Проблема еще и в том, что — не то чтобы никому не интересно, скорее — нет времени интересоваться, почему кто-то думает так, а не иначе. Тогда как на самом деле именно это, нет — только это всегда и интересно. Но думать времени нет — мужик из-за камня угрожающе поводит ружьем.
Поэтому становится неинтересно. Да расколитесь вы все плотским приставом — не хочу я вставать ни с Милоновым, ни с Гельманом. Мне не нравится ни «кровавый режим», ни «оранжевая революция».
И на вопрос «частное или общественное?» — я тоже ответить не могу. Потому, видите ли, тут все сложно. Частное находится в сложном диалектическом единстве-противоречии с общественным. Другими словами, нет ничего частного, в чем не было бы толики общественного, и нет ничего общественного, в чем не было бы частного.
Все мы немножко Сноудены и каждый из нас немного Сноуден.
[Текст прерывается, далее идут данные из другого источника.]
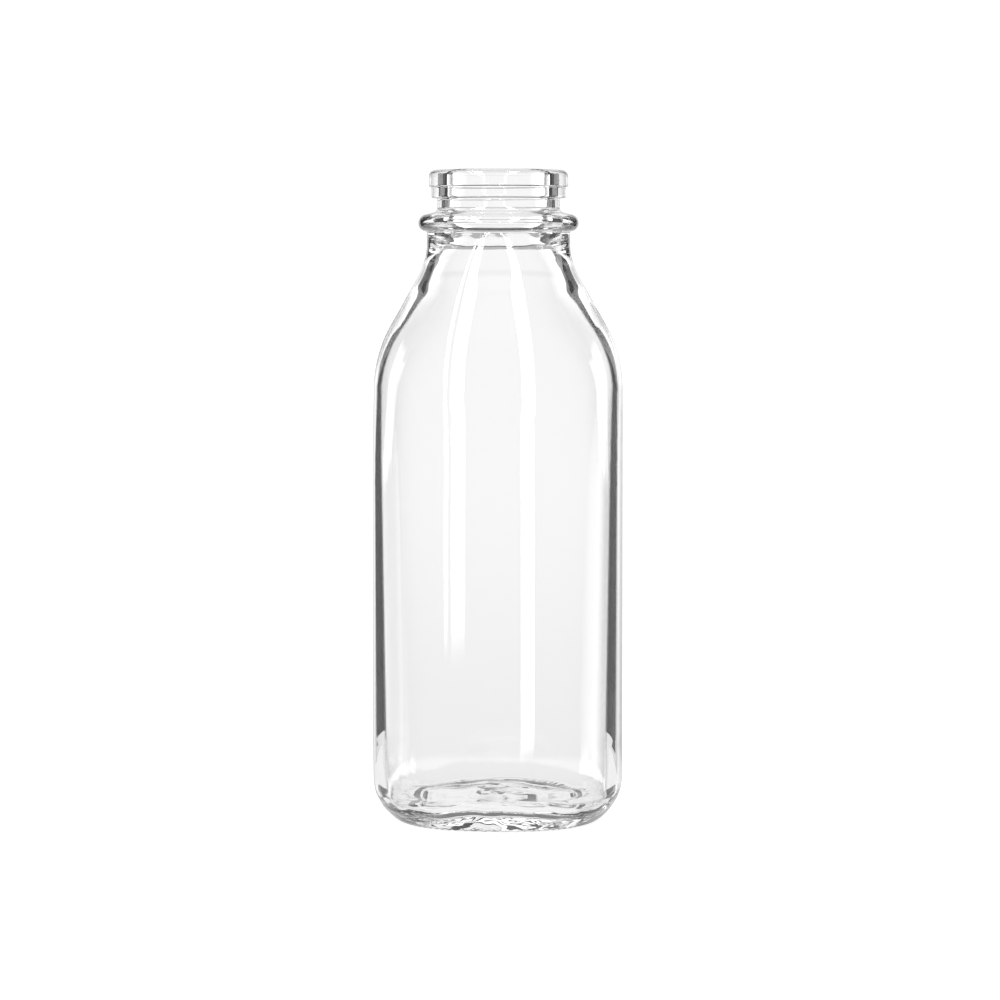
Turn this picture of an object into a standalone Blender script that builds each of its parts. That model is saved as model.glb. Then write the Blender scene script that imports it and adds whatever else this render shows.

В транзитной зоне, без документов (ибо мышление — всегда транзитная зона, и какие уж там документы), на тебя охотится самая могущественная спецслужба мира, и еще одна, теперь уже, может быть, и не самая, но тоже еще о-го-го, раздумывает, а не сцапать ли тебя, раз уж ты сам прилетел, миллион голосов кричит про тебя, что ты герой, и миллион — что предатель. А хочется тебе, наверняка, каких-нибудь самых простых на свете вещей — принять ванну, например.
Свету ли провалиться или мне чай не пить? — Достоевский был мастер ставить вопросы, которые не имеют отношения к действительности. На самом деле ничего не выйдет: ни свет не провалится никуда, ни тебе не дадут чай допить.
И может быть, в тот самый момент, когда ты решишь все-таки лететь, тебя проводят в черную «Волгу» и повезут на Лубянку. Чтобы, может быть, в рамках каких-нибудь договоренностей отправить тебя потом в Вашингтон.
Остается вопрос: что делать? То есть: чем занять время в транзитной зоне? Ну, можно пульку с кем-нибудь расписать. С юницей пококетничать. Можно бутылочку выпить. Или — вот чего хотелось бы — посидеть спокойно почитать.
Тебя, конечно, рано или поздно поведут — к самолету ли, к «Волге» ли, — но нет необходимости бежать им навстречу.